No matter the size of your business, identifying KPIs is important when pushing to align departmental goals, as well as collective company goals. Knowing what triggers your target audience to engage with your brand will help you figure out exactly where your marketing dollars should be allocated.
KPIs also help you understand if you’re on the right track to hit the goals you’ve put in place. And as you continue to make progress, you’ll also be able to figure out specific trends that take place — times when you have the most engagement from your target audience to the times it slows down.
To be more specific, here are a few data-driven stats to be aware of:
- 66% of marketing data is used to better focus on targeting offers, messages, and content.
- Companies that adopt data-driven marketing are more likely to have an advantage over the competition and increase profitability. They are also 6 times more likely to be profitable year-over-year.
- 68% of companies say improving ROI measurability is the most important goal for a data management strategy.
In today’s blog post I’m going to focus on how you can identify marketing KPIs to track for growth. More specifically, looking at the following:
- Tracking metrics throughout the funnel
- Identifying KPIs that align with the business
- Translating marketing KPIs into digestible metrics for the executive team and board members
Let’s get started…
Tracking Metrics Throughout the Funnel
Any time you think of the funnel, it’s always split into three, being: TOFU, MOFU, and BOFU. Within each funnel phase are content assets and channels that help you reach your target audience, personalizing the experience as much as possible. Here’s an example:
Once you have an idea of what you are tracking specifically for marketing, you’ll then want to look at the most important KPIs that will help you make sense of the data you collect and how it will back out to overall business objectives as well.
Identifying KPIs that Align with the Business
Let me quickly differentiate KPIs that matter most to marketing and the shared KPIs between marketing and the business. But first, it’s important to figure out the following:
- What is the most desired outcome by tracking these KPIs?
- How will these KPIs help the business?
- Which KPIs are going to foster overall growth initiatives?
- How will you define what success really looks like?
For marketing, as an example, looking at open rates, CTRs, CPMs, CPCs, etc. all matter because these metrics allow you to figure out where you may need to optimize your campaigns. As for shared KPIs, the following make the most sense:
- Attribution
- New customers acquired
- Revenue
- LTV
- CPA
- CAC
- ROI
Let’s dive a little bit deeper here and say that you are a part of a mobile app company, and your job in marketing is to build awareness, drive traffic, increase installs, and enable retention. Your specific funnel may look something like this:
As you can see, every touchpoint looks at the growth drivers and metrics that will be tracked to understand overall performance and progress. Once these KPIs are nailed down, your next move is to translate them into KPIs that the executive team and board actually want to see.
KPIs Dashboard for the Exec Team and Board
Before I started running my company full-time, I worked heavily in the tech startup world and so reporting on KPIs that mattered most to the exec team and board members was key to showing progress.
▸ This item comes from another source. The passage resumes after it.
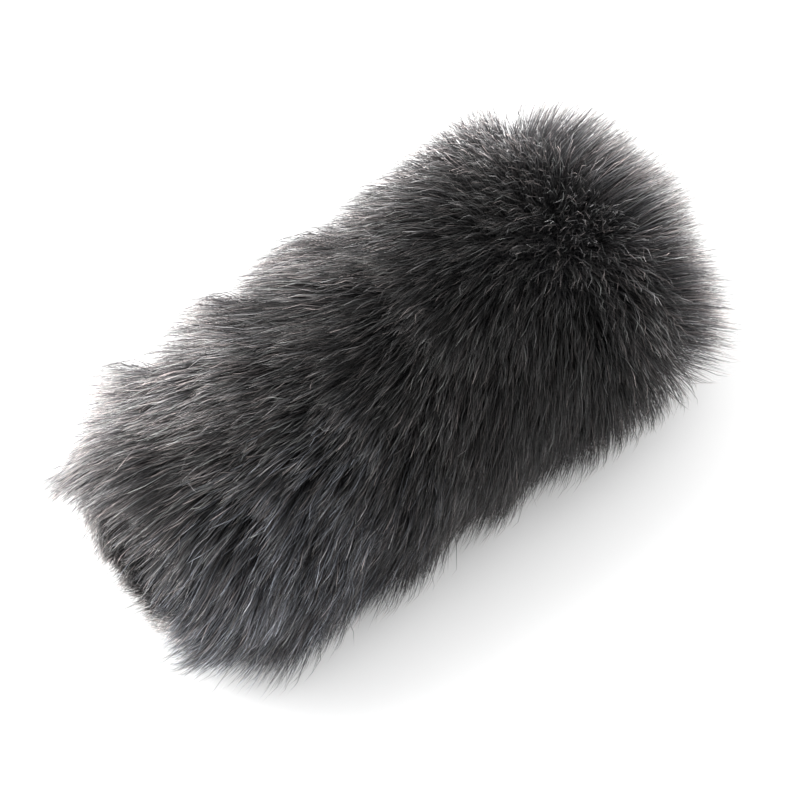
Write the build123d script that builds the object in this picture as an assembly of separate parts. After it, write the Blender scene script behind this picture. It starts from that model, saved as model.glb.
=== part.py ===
from build123d import *

import os
from math import atan2, degrees, hypot

# Slip-on furry windscreen for a short shotgun microphone.
# +X runs along the microphone towards the closed nose, +Z is up, millimetres.
# The origin is on the microphone's axis, at the rear mouth of the grip bore.
# Radii are measured from that axis. Angles run from +Y towards +Z, so 90 is the top.

# Microphone grip
mic_d = 19.0  # tube that the boot grips
grip_length = 18.0  # straight wall of the bore
lead_in_depth = 3.0  # flared entry behind the bore
lead_in_flare = 2.0  # how much wider the entry is, on the radius

# Rubber boot
boot_wall = 6.5  # around the bore
boot_rim = 4.5  # how far the pull flange stands out beyond the shank
boot_flange_t = 4.0
rim_notches = 12
rim_notch_r = 1.8
boot_clearance = 0.3  # between the boot and the ring that holds it

# Rear ring of the basket
ring_flange_t = 3.0
spigot_length = 8.0

# Basket: two half cages and a domed nose cage
air_gap_r = 19.5  # free radius around the microphone
foam_wall = 5.0
cage_wall = 2.5
cover_wall = 1.0  # spacer mesh stretched over the cage
cage_length = 129.7  # from the rear ring's flange to the nose cage
nose_depth = 13.0  # of the foam dome, in front of the cage halves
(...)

That being said, one of my favorite Moz Whiteboard Friday videos is this one presented by Rand Fishkin:
In this video, Rand walks through the specific metrics marketers care most about and then translates those metrics into financial ones that investors care most about. He states:
“They care about cost of customer acquisition. How much does it cost us to get one new customer?
They care about customer revenue, the revenue that we actually get from those customers that we’re bringing in, whether that’s going up, and overall growth rate. Are we getting more customers over time? Is that rate of growth expanding, meaning acceleration?
They care about customer lifetime value. Customer lifetime value is something that pretty much every metric we calculate as marketers should tie back to that, especially when we’re having conversations with these kinds of people. Essentially it is when a new customer comes in and they make any kind of purchase from us, they spend any type of dollars with us — a product, a service, a subscription, whatever it is — how much do we get over their customer lifetime?
Meaning if it’s an e-commerce play, it could be the case that they come and they buy five things from us over the course of two years on average, and that dollar total is $360, and 40% of that is gross margin for us. Essentially, the rest is the cost of goods. Okay, that’s customer lifetime value.
Or if you have a subscription business, like Moz is a subscription business, if you subscribe to our tools, we’ll charge you $99 a month or $149 a month. I think on average our customer lifetime value is essentially $120 times the average customer lifetime span, which is somewhere around 11 months all in. So it’s that number multiplied out. So $1200 or $1300, somewhere around there, that’s customer lifetime value.”
Wrapping It Up
Again, understanding the KPIs that only marketing cares about is one thing, and then aligning those KPIs with the business is another. It’s important to have both because they help drive better decision making and thus, help yield better results. This is a win-win for any company.
Finally, my advice is to make sure that you keep KPIs as simple as possible. Having a half-dozen of them ready to be presented and shown is more digestible than having two pages worth of reporting. More specifically, look at the KPIs and metrics that show progress and growth.